The matter was further complicated by non-English U.K. and international students: how can I mentally organise those from Hong Kong, Australia, Ireland, into my aggressively binary North-South divide? Did it mean, I wondered, that I was imposing a redundant and artificial divide onto a group of people who, regardless of origins, were all the bright young things I’d been waiting to meet my whole life? No; it couldn’t be that.

There are obvious differences. I miss the community spirit of the Northern counties; I miss the range of spicey accents: Maccham, Mancunian, Yorkshire – even Hull, at a push. I miss chatting about the weather, my A-levels, and my day, with friendly bus-stop lurkers, who call me ‘duck’ and ‘love’. £1.50 pints and Greggs pasties; here, the ‘Greggs line’ veers as far away from Cambridge as do strangers from my friendly Northern greetings on the street.

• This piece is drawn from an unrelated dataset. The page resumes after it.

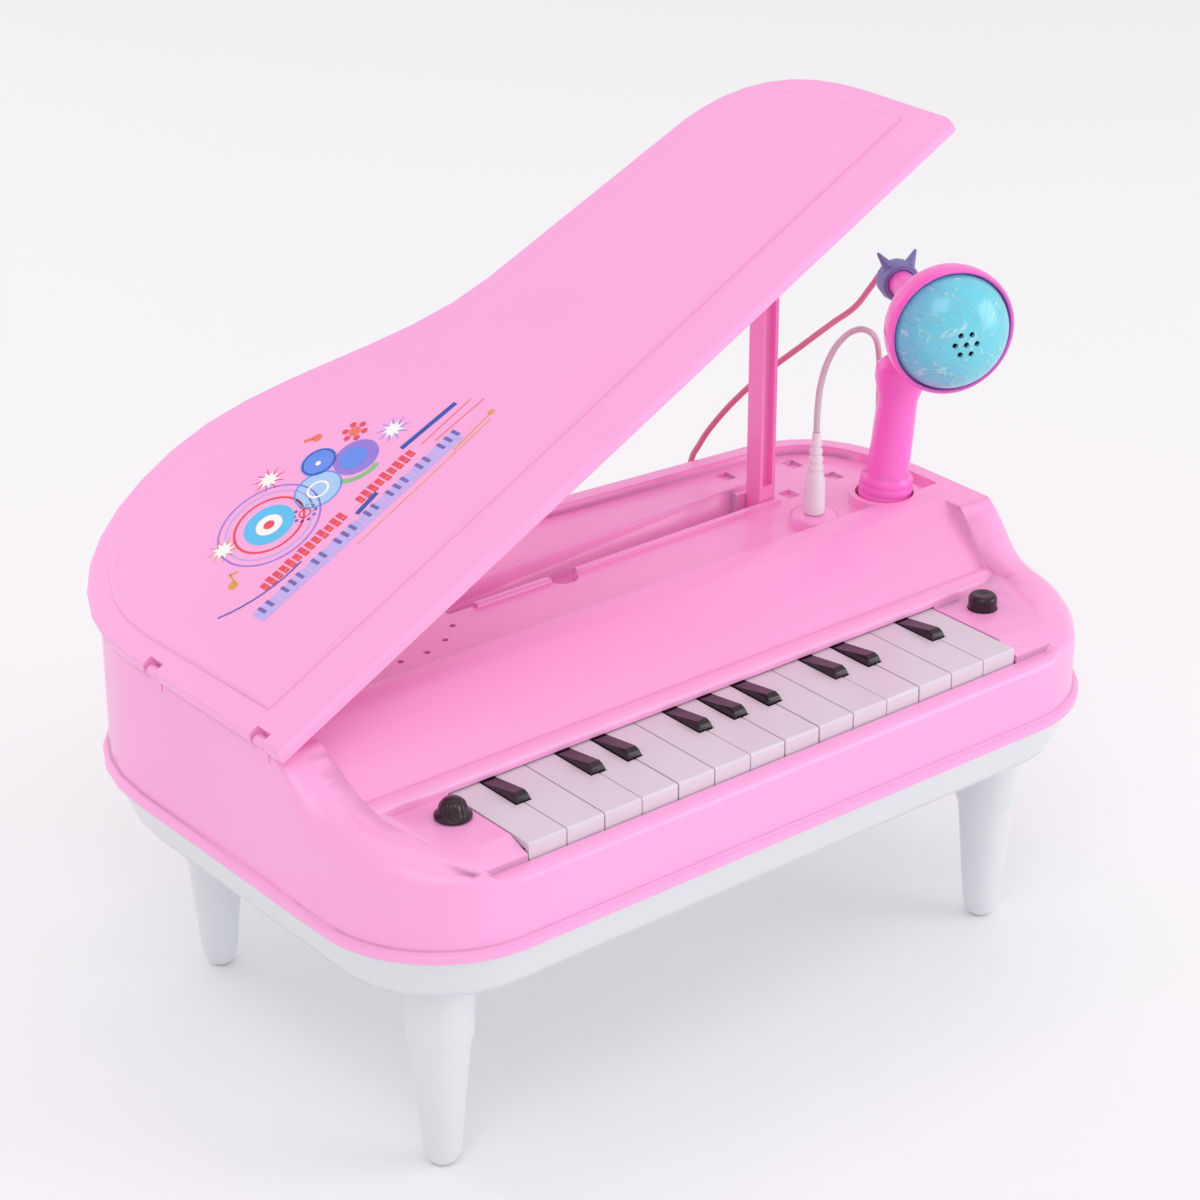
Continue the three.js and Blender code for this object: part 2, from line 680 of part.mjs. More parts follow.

When I was a Yorkshire lass, and life was signposted

When I was a Yorkshire lass, and life was signposted

Hundreds of miles from the Vikings’ adopted cities, to be surrounded by Southerners can be an alienating experience. London, and the Home Countries, are the Status Quo; it does feel as if everyone south of the M1 knows each other. From my experience, approximately 60% of all group conversations eventually descend into two Islington insiders comparing mutual friends –'Yah, I also used to have trombone lessons with Penny at the Ed Miliband School of North London!’.

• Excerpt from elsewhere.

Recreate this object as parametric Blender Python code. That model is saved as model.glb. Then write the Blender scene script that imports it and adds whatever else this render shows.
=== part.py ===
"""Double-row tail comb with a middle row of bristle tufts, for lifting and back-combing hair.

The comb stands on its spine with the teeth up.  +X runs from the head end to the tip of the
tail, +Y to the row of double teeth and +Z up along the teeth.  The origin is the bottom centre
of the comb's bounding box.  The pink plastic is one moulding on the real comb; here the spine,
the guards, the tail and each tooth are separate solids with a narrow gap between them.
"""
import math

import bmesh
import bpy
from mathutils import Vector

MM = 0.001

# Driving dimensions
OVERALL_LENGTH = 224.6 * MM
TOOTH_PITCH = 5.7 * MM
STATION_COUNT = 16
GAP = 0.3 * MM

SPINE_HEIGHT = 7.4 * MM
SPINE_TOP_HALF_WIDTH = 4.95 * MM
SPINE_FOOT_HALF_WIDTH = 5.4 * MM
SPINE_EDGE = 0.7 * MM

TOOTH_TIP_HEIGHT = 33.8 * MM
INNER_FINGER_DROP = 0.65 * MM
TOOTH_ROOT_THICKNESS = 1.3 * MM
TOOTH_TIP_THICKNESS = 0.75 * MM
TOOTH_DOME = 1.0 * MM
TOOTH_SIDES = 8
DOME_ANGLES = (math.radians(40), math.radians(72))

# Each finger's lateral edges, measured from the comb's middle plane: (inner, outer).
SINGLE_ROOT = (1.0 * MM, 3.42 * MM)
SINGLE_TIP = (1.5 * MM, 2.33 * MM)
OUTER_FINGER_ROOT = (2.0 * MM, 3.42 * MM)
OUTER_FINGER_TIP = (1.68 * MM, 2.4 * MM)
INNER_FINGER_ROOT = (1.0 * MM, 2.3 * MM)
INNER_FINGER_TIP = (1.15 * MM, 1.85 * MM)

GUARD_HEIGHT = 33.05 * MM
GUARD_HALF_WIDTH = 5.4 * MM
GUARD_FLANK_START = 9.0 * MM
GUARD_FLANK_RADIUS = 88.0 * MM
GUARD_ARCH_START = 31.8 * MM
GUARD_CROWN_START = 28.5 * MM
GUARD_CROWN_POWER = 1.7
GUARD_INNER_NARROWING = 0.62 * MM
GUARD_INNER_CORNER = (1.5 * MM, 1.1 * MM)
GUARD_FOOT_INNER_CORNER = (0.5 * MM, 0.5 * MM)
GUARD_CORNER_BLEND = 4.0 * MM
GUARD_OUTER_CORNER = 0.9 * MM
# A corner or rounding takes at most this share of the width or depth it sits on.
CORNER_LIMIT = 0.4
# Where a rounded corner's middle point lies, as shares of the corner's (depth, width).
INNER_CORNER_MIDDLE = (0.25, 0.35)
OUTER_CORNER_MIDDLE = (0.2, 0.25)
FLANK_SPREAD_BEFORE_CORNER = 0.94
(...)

Despite the occasional bout of social alienation, I can’t, however, complain. In the space of only five short days, I’ve met many interesting, lively, and even lovable Southerners; it’s been a great chance to make new friends, from beyond the Penines. Frankly, I feel sorry for them. They're the ones permanatly stuck in the land of expensive pints and soppy Surrey towns – whereas I get to go back up North.